Ray Pilcher was up, and his face was like steel: no smile, no doubts. He broke his Round 7 egg, as well.

Kirk with his new Chevy pickup truck.

To stick with Hugh and Ray, Kirk had to break his own egg. Though the adults had taken their time, had aimed for what seemed like minutes, Kirk took less time to aim, fire and hit the target. Once again, the crowd went nuts. The whole scene was reminiscent of 1997, when 9-year-old Zack Hammond stuck with the other hunters, most of them 20 or 30 years his senior, through seven rounds to win the truck.

For Round 8, the three remaining shooters moved back to 45 feet again. Before anyone could calculate the meaning of the situation, Hugh and Ray had missed clean—the distinctive pop of an exploding raw egg was conspicuously absent. That left 15-year-old Kirk in the clear with a chance to end the Shoot-Out and claim the truck. As Kirk selected a pellet and calmly approached the platform, and excited murmur, growing into a cheer, revealed that the crowd was catching on—the young man could win the truck right here.

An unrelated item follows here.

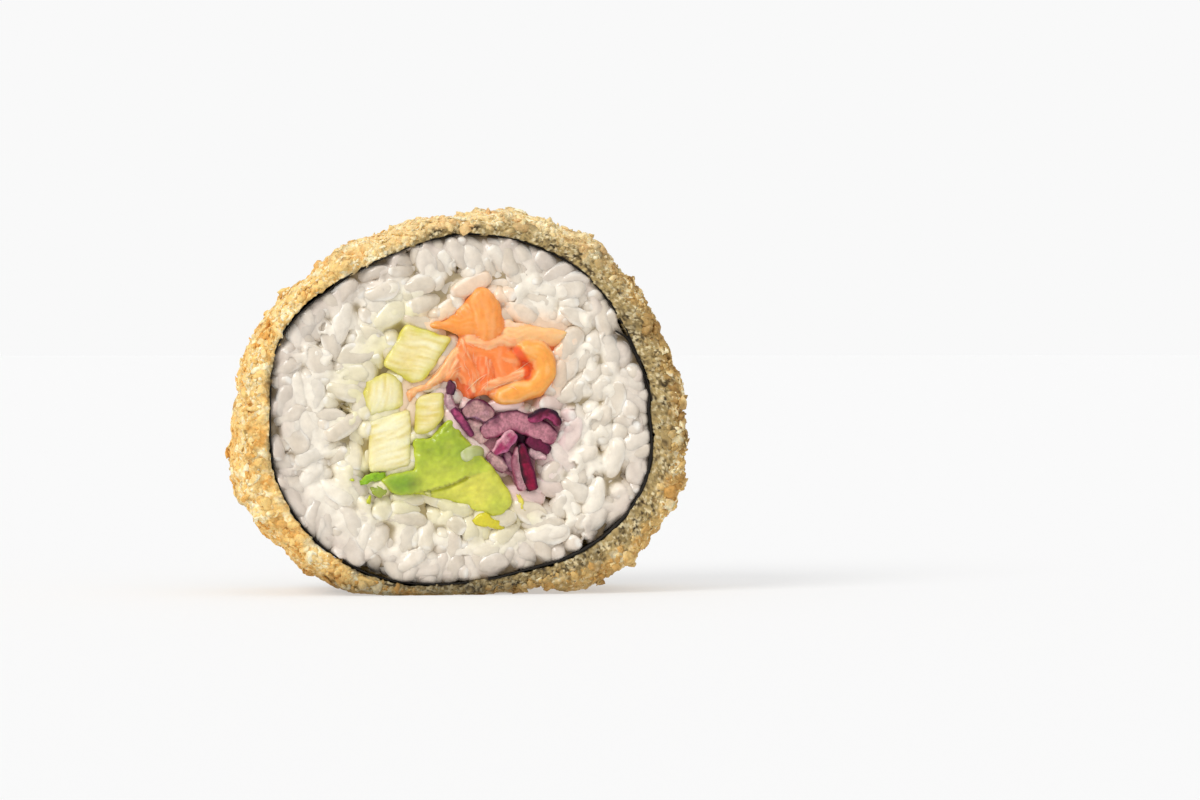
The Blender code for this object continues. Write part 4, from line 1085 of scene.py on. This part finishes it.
def avocadoSides(spots):
    # Positive above the crease, where the flesh is greener, and negative below it.
    line = smoothLine(avocado["crease"], 5)
    distance = lineDistance(spots, line)[0]
    level = np.interp(spots[:, 0], line[:, 0], line[:, 1])
    level = np.where(spots[:, 0] > line[-1, 0], line[-1, 1] + (spots[:, 0] - line[-1, 0]) * 0.25, level)
    return distance, np.where(spots[:, 1] > level, 1, -1)


def makeAvocado(outlines):
    outline = unevenLoop(outlines["avocado"], 0.35, 0.22, 1.2, (78, 79))

    def heightOf(spots, side):
        distance, above = avocadoSides(spots)
        edge = np.maximum(edgeDistance(spots, outline), 0)
        lip = 0.5 * np.exp(-distance / 1.6) * (above > 0) - 0.55 * np.exp(-(distance / 0.55) ** 2) * (above < 0)
        place = facePoints(spots, side)
        crumbly = ease(6.5, 1.0, lineDistance(spots, np.array(avocado["skinSide"]))[0])
        slanted = np.column_stack([spots @ (0.9, 0.4) / 2.2, spots @ (-0.4, 0.9), np.full(len(spots), side)])
        smear = np.abs(softNoise(slanted, 1.3, 70))
        height = 0.3 + lip + 0.4 * softNoise(place, 4.5, 71) + 0.12 * softNoise(place, 1.4, 77) + 0.22 * smear
        height += (0.08 + 0.22 * crumbly) * softNoise(place, 0.7, 72)
        return height - 0.75 * np.exp(-edge / 0.5)

    points, triangles, spots = fillOutline(outline, meshSpacing["avocado"], heightOf, 73)
    distance, above = avocadoSides(spots)
    rind = lineDistance(spots, np.array(avocado["skinSide"]))[0]
    place = facePoints(spots, 1)
    mottle = softNoise(place, 1.6, 74)
    colors = blendColors(avocadoColors["green"], avocadoColors["mid"], ease(1.0, 6.5, rind + mottle))
    low = blendColors(avocadoColors["yellow"], avocadoColors["mid"], 0.5 + 0.5 * softNoise(place, 3.0, 75))
    share = np.where(above > 0, ease(7.0, 11.5, rind) * 0.6, 1 - 0.25 * np.exp(-distance / 0.5))
    colors = blendColors(colors, low, share)
    tail = np.hypot(spots[:, 0] + 9.8, spots[:, 1] + 11.2)
    colors = blendColors(colors, avocadoColors["dark"], ease(4.6, 1.2, tail) * 0.8)
    bruise = np.hypot(spots[:, 0] + 7.4, spots[:, 1] + 11.4) + 0.8 * softNoise(place, 0.7, 76)
    colors = blendColors(colors, avocadoColors["bruise"], ease(1.5, 0.3, bruise) * 0.55)
    colors *= (1 + 0.12 * softNoise(place, 0.6, 87) + 0.1 * softNoise(place, 2.0, 88))[:, None]
    edge = np.exp(-np.maximum(edgeDistance(spots, outline), 0) / 0.5)
    colors = blendColors(colors, avocadoColors["lime"], 0.5 * edge)
    parts = [(points, triangles, colors)]
    shapes, bitTriangles = crumbShapes(len(avocado["bits"]), 3, 0.9, 75)
    for side in (-1, 1):
        for shape, (x, z, length, width, turn, tint) in zip(shapes, avocado["bits"]):
            turn = math.radians(turn)
            along = np.array([math.cos(turn), 0, math.sin(turn)]) * length / 2
            across = np.array([-math.sin(turn), 0, math.cos(turn)]) * width / 2
            bit = shape @ np.array([along, across, [0, 0.3, 0]]) + (x, side * (faceDepth - 0.12), z)
            # These three ways mirror the shape, so its triangles are turned to face out again.
            parts.append((bit, bitTriangles[:, ::-1], np.tile(linearColor(tint), (len(bit), 1))))
    material = wetFlesh("avocadoFlesh", 0.6, 0.07, Roughness=0.3, Subsurface_Weight=0.35,
                        Subsurface_Scale=1.4 * mm, Subsurface_Radius=(0.8, 1.0, 0.25), Coat_Weight=0.3)
    placePiece("avocadoPiece", *joinParts(parts), material, ["avocado"], "avocado_flesh")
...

When Kirk stepped up and raised the gun, the crowd fell silent, and the next sound was that of an exploding egg, followed immediately by the deafening roar of 1,000 people now standing on their feet. Kirk’s family, the other shooters, Kirk’s friends and other Perry locals poured into the shooting arena and surrounded the young man who had just won a brand-new pickup.

For several minutes, everyone forgot that there was still a Suzuki 4-wheeler to give away. Hugh and Ray got back up with the pellet rifle to settle the matter of second place. It took five rounds, both shooters missing, before Ray finally broke the egg and claimed the Suzuki.

Truck-Buck fans will recall an interesting fact about Kirk: his buck was the fourth-best deer officially scored for Week 10 of the contest. Two other entrants had not taken the required polygraph test, and the third entrant, Capt. Frank Timmons, had sadly passed away last spring. It just goes to show that any hunter can win a week, and any hunter can win the new pickup truck. Kirk had his choice of a Chevrolet or a Ford: he took the Chevy.

Now, the time of year has come for Truck-Buck to begin again. You may be one of the 20 people who will be in the Shoot-Out next year.